The finding, reported in the Journal of Experimental Zoology, emerged from a long relationship between an animal and a scientist who never thought to ask how old the worm really was.
One really old worm
In 2005, Jon Allen was a graduate student at the University of North Carolina, Chapel Hill, when he learned that renovations would displace a tank of marine invertebrates. He adopted them in order to save them. One of them was a ribbon worm, already an adult, collected sometime in the late 1990s from the San Juan Islands.
That worm followed Allen across the eastern United States—first to Maine, then to Virginia, where Allen is now a biologist at William & Mary. Year after year, it lived in its tank, burrowing through mud and feeding on peanut worms. Allen brought it out once a year for his fall classes, lifting the meter-long animal from the water with care. It never occurred to him to investigate the worm until a former student asked how old it was.
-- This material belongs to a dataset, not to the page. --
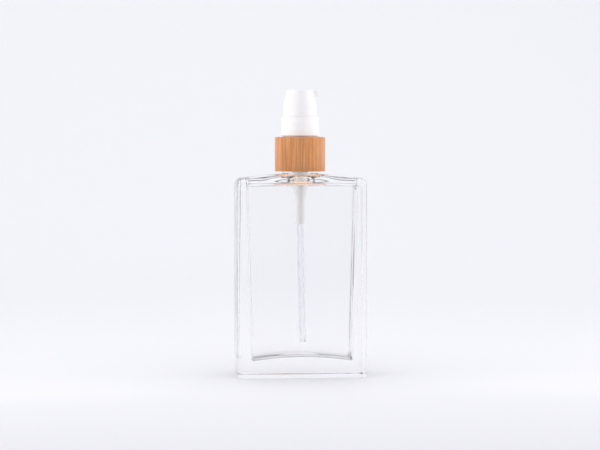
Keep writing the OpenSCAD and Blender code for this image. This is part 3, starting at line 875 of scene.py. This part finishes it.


# Foamed polyethylene sheet, die cut: milky white with tiny closed cells, and a painted warm glow, the
# closure's bounce light.
def foamedPolyethylene():
    made, tree = newMaterial("polyethyleneFoamedSheet")
    where = addNode(tree, "ShaderNodeTexCoord").outputs["Object"]
    cells = addNode(tree, "ShaderNodeTexVoronoi", {"Scale": 1 / (seals["cell"] * mm)}, {"Vector": where})
    tone = addNode(tree, "ShaderNodeValToRGB", links={"Fac": cells.outputs["Distance"]})
    tone.color_ramp.elements[0].color = linear(seals["foamDark"])
    tone.color_ramp.elements[1].color = linear(seals["foamPale"])
    relief = addNode(tree, "ShaderNodeBump", {"Strength": 0.3, "Distance": 0.02 * mm},
                     {"Height": cells.outputs["Distance"]})
    # painted light: emission in the closure's peach bounce tint
    body = addNode(tree, "ShaderNodeBsdfPrincipled",
                   {"Roughness": 0.6, "Emission Color": linear(plastic["sleeved"]),
                    "Emission Strength": plastic["glow"]},
                   {"Base Color": tone.outputs["Color"], "Normal": relief.outputs["Normal"]})
    return finishMaterial(made, body.outputs[0])


naturalPlastic = mouldedPlastic("polypropyleneNaturalMoulded", plastic["natural"],
                                plastic["naturalRough"], plastic["naturalDepth"])
softPlastic = mouldedPlastic("polyethyleneMouldedSoft", plastic["soft"],
                             plastic["softRough"], plastic["softDepth"])
# painted warm bounce light: the closure gets a peach colour and a glow in place of light bounced about
# inside the bamboo
sleevedPlastic = mouldedPlastic("polypropyleneMouldedBounceGlow", plastic["sleeved"],
                                plastic["naturalRough"], plastic["naturalDepth"], plastic["glow"])
finishes = {
    "screw_closure": sleevedPlastic, "pump_housing": whitePlastic,
    "retaining_ring": naturalPlastic, "pump_stem": naturalPlastic, "piston_rod": naturalPlastic,
    "piston": softPlastic, "stem_seal": mouldedNitrile(), "neck_gasket": foamedPolyethylene(),
    "check_ball": steel,
}
for name, material in finishes.items():
    nodes[name].data.materials.clear()
    nodes[name].data.materials.append(material)
print("inner pieces finished")


studio = {
    "paper": "#F9F9FB",
    "tooth": 1.2,  # mm, grain of the sheet
    "airFilm": 0.05,  # mm of air between the glass foot and the paper
    "floorDepth": 2.4, "curveStart": 1.1, "curveRadius": 0.6, "halfWidth": 6.0, "height": 2.0,
    "paintedLightBand": 0.035, "paintedLightAt": -0.05, "paintedLightWidth": 0.068,  # m, painted light: a paler band of paper just before the foot
    "nearFrom": -0.32, "nearTo": -0.06, "paintedNearShade": 0.93,  # m, painted shade: the sheet darkens toward the camera
    "sky": "#FAFAFF", "skyStrength": 0.92,
    "frontShade": 0.9, "frontEnd": -0.55,  # the sky is dimmer on the camera's side
    "sideShade": 0.05, "sideFrom": 0.45, "sideTo": 0.95,  # and to the left and right
    "stripPower": 0.42, "stripSize": (0.2, 0.3), "stripAway": 1.0, "stripForward": 0.1,
    "stripHeight": 0.17, "stripAim": (0, 0, 0.12),
    "stripSpread": 60.0,  # degrees, a gridded box, so that little of it falls on the paper
    "washPower": 3.1, "washSize": (1.8, 0.5), "washAt": (0, 0.7, 1.5), "washAim": (0, 1.6, 0.25),
}


# Matt backdrop paper: almost white, with the faint tooth of the sheet, a painted band of light before the
# foot and painted shade toward the camera.
def backdropPaper():
    s = studio
    made, tree = newMaterial("paperBackdropMatt")
    where = addNode(tree, "ShaderNodeTexCoord").outputs["Object"]
    tooth = addNode(tree, "ShaderNodeTexNoise", {"Scale": 1 / (s["tooth"] * mm), "Detail": 2.0},
                    {"Vector": where})
    tone = addNode(tree, "ShaderNodeMapRange", {"To Min": 0.99, "To Max": 1.0},
                   {"Value": tooth.outputs["Fac"]})
    depth = addNode(tree, "ShaderNodeSeparateXYZ", links={0: where}).outputs["Y"]
    # painted light: the paper is made paler in a band just before the foot
    away = addNode(tree, "ShaderNodeMath", {"operation": "SUBTRACT", 1: s["paintedLightAt"]}, {0: depth})
    wide = addNode(tree, "ShaderNodeMath", {"operation": "ABSOLUTE"}, {0: away.outputs[0]})
    band = addNode(tree, "ShaderNodeMapRange",
                   {"From Min": 0.0, "From Max": s["paintedLightWidth"], "To Min": 1 + s["paintedLightBand"],
                    "To Max": 1.0, "interpolation_type": "SMOOTHSTEP"}, {"Value": wide.outputs[0]})
    # painted shade: the paper darkens toward the camera
    near = addNode(tree, "ShaderNodeMapRange",
                   {"From Min": s["nearFrom"], "From Max": s["nearTo"], "To Min": s["paintedNearShade"],
                    "To Max": 1.0, "interpolation_type": "SMOOTHSTEP"}, {"Value": depth})
    toned = addNode(tree, "ShaderNodeMath", {"operation": "MULTIPLY"},
                    {0: tone.outputs[0], 1: band.outputs[0]})
    total = addNode(tree, "ShaderNodeMath", {"operation": "MULTIPLY"},
                    {0: toned.outputs[0], 1: near.outputs[0]})
    shade = addNode(tree, "ShaderNodeVectorMath", {"operation": "SCALE", 0: linear(s["paper"])[:3]},
                    {"Scale": total.outputs[0]})
    body = addNode(tree, "ShaderNodeBsdfPrincipled", {"Roughness": 0.9, "Specular IOR Level": 0.2},
                   {"Base Color": shade.outputs[0]})
    return finishMaterial(made, body.outputs[0])


def buildBackdrop():
    s = studio
    start, radius = s["curveStart"], s["curveRadius"]
    outline = [(-s["floorDepth"], 0.0), (start, 0.0)]
    for i in range(1, 17):
        a = quarterTurn * i / 16
        outline.append((start + radius * math.sin(a), radius * (1 - math.cos(a))))
    outline.append((start + radius, s["height"]))
    points, faces = [], []
    for y, z in outline:
        points += [(side * s["halfWidth"] / mm, y / mm, z / mm - s["airFilm"]) for side in (-1, 1)]
    for i in range(len(outline) - 1):
        faces.append((2 * i, 2 * i + 1, 2 * i + 3, 2 * i + 2))
    piece = meshObject("backdrop", points, faces)
    piece.data.materials.append(backdropPaper())


def buildWorld():
    s = studio
    world = bpy.data.worlds.new("studioSky")
    bpy.context.scene.world = world
    world.use_nodes = True
    tree = world.node_tree
    tree.nodes.clear()
    where = addNode(tree, "ShaderNodeTexCoord").outputs["Generated"]
    facing = addNode(tree, "ShaderNodeSeparateXYZ", links={0: where})
    shade = addNode(tree, "ShaderNodeMapRange",
                    {"From Min": -1.0, "From Max": s["frontEnd"], "To Min": s["frontShade"], "To Max": 1.0,
                     "interpolation_type": "SMOOTHSTEP"}, {"Value": facing.outputs["Y"]})
    across = addNode(tree, "ShaderNodeMath", {"operation": "ABSOLUTE"}, {0: facing.outputs["X"]})
    ends = addNode(tree, "ShaderNodeMapRange",
                   {"From Min": s["sideFrom"], "From Max": s["sideTo"], "To Min": 0.0,
                    "To Max": -s["sideShade"], "interpolation_type": "SMOOTHSTEP"},
                   {"Value": across.outputs[0]})
    both = addNode(tree, "ShaderNodeMath", {"operation": "ADD"}, {0: shade.outputs[0], 1: ends.outputs[0]})
    colour = addNode(tree, "ShaderNodeVectorMath", {"operation": "SCALE", 0: linear(s["sky"])[:3]},
                     {"Scale": both.outputs[0]})
    light = addNode(tree, "ShaderNodeBackground", {"Strength": s["skyStrength"]},
                    {"Color": colour.outputs[0]})
    output = addNode(tree, "ShaderNodeOutputWorld")
    tree.links.new(light.outputs[0], output.inputs["Surface"])


# A lamp that lights the object but doesn't show itself, seen straight, in reflections or through glass.
def softbox(name, where, aim, size, power):
    data = bpy.data.lights.new(name, "AREA")
    data.shape, data.size, data.size_y = "RECTANGLE", size[0], size[1]
    data.energy = power
    lamp = bpy.data.objects.new(name, data)
    lamp.location = where
    lamp.rotation_mode = "QUATERNION"
    lamp.rotation_quaternion = (Vector(aim) - Vector(where)).to_track_quat("-Z", "Y")
    lamp.visible_camera = False
    lamp.visible_transmission = False
    lamp.visible_glossy = False
    bpy.context.scene.collection.objects.link(lamp)
    return lamp


def buildLamps():
    s = studio
    for side, tag in ((-1, "Left"), (1, "Right")):
        where = (side * s["stripAway"], -s["stripForward"], s["stripHeight"])
        strip = softbox("strip" + tag, where, s["stripAim"], s["stripSize"], s["stripPower"])
        strip.data.spread = math.radians(s["stripSpread"])
    softbox("backdropWash", s["washAt"], s["washAim"], s["washSize"], s["washPower"])


buildBackdrop()
buildWorld()
buildLamps()

view = {"distance": 0.9, "height": 0.111, "aimHeight": 0.0717, "turn": -5.0, "lens": 113.0}
turn = math.radians(view["turn"])
camera = bpy.data.objects.new("camera", bpy.data.cameras.new("camera"))
camera.data.lens = view["lens"]
camera.data.sensor_width = 36
camera.location = (view["distance"] * math.sin(turn), -view["distance"] * math.cos(turn), view["height"])
camera.rotation_mode = "QUATERNION"
aim = Vector((0, 0, view["aimHeight"]))
camera.rotation_quaternion = (aim - camera.location).to_track_quat("-Z", "Y")
bpy.context.scene.collection.objects.link(camera)
scene = bpy.context.scene
scene.camera = camera
scene.view_settings.view_transform = "Standard"
scene.cycles.max_bounces = 24
scene.cycles.transmission_bounces = 20
scene.cycles.glossy_bounces = 8
scene.cycles.diffuse_bounces = 6
scene.cycles.transparent_max_bounces = 24
print("studio ready")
That student, Chloe Goodsell ’24, suggested genetic testing. A tiny piece of tissue was sent to Svetlana Maslakova, a specialist in ribbon worm genetics at the Oregon Institute of Marine Biology. The analysis confirmed the species as Baseodiscus punnetti, making the animal—now affectionately known as Baseodiscus the Eldest, or B—the second member of its species ever genetically barcoded.
More striking was the timeline. Because B had been collected as an adult in the 1990s and continuously kept in aquaria since 2005, researchers could confidently say it was at least 26 years old.
“Ribbon worms are an incredibly diverse and widespread phylum, yet almost nothing is known about their natural longevity,” Allen said. “This finding fills a genuine knowledge gap, increasing their known lifespan by an order of magnitude.”
Not what you’d expect
Ribbon worms already hold a record of sorts. In 1864, one found on a Scottish beach reportedly stretched to around 55 meters (180 feet), making it the longest animal ever documented. Length, however, is more obvious than age. Soft-bodied animals rarely leave growth rings or other biological signs of aging.
In laboratories, ribbon worms typically survived only a few years. Many biologists suspected the animals might live far longer in the wild, but there was no evidence to prove it.
B changes that. The study suggests that at least some nemerteans are longer-lived than expected. That matters because ribbon worms are predators, often near the top of food webs on the seafloor.
“Our hope is that the work we have done here will show people that members of this phylum of worms are not short-lived, ephemeral members of the marine realm,” Allen told Gizmodo. “Instead, they are decades-long inhabitants and often high-level predators in benthic ecosystems.”
Marine biology already offers examples of extreme longevity. Some deep-sea tube worms can live for centuries. Certain clams have been dated to more than 500 years. Ribbon worms, however, add a new twist. They are active hunters, not sedentary filter feeders. They are also widespread, common, and ecologically important. Even so, much about their lives remains unknown.
A Rare Reference Point
Because scientists cannot yet determine the age of ribbon worms from their bodies alone, B serves as a rare reference point. With a roughly known age, researchers can begin looking for traits that change over time at the cellular level, in tissues, or in behavior.
“Understanding how animals evolve long life spans has implications for human health research,” Goodsell said. “Our finding contributes to the growing body of knowledge of what it takes to avoid senescence—or ‘getting old.’”
Such connections should be made carefully. Worms are not people. But across biology, long-lived animals have revealed unexpected strategies for maintaining cells and repairing damage. Each new example broadens the comparative picture.
B remains in his tank at William & Mary, still alive and kicking (or sliding). Allen does not yet know what the future holds for the worm as a research subject. For now, the goal is simple.
“My hope is that he will continue to live a long life in his tank,” Allen concluded.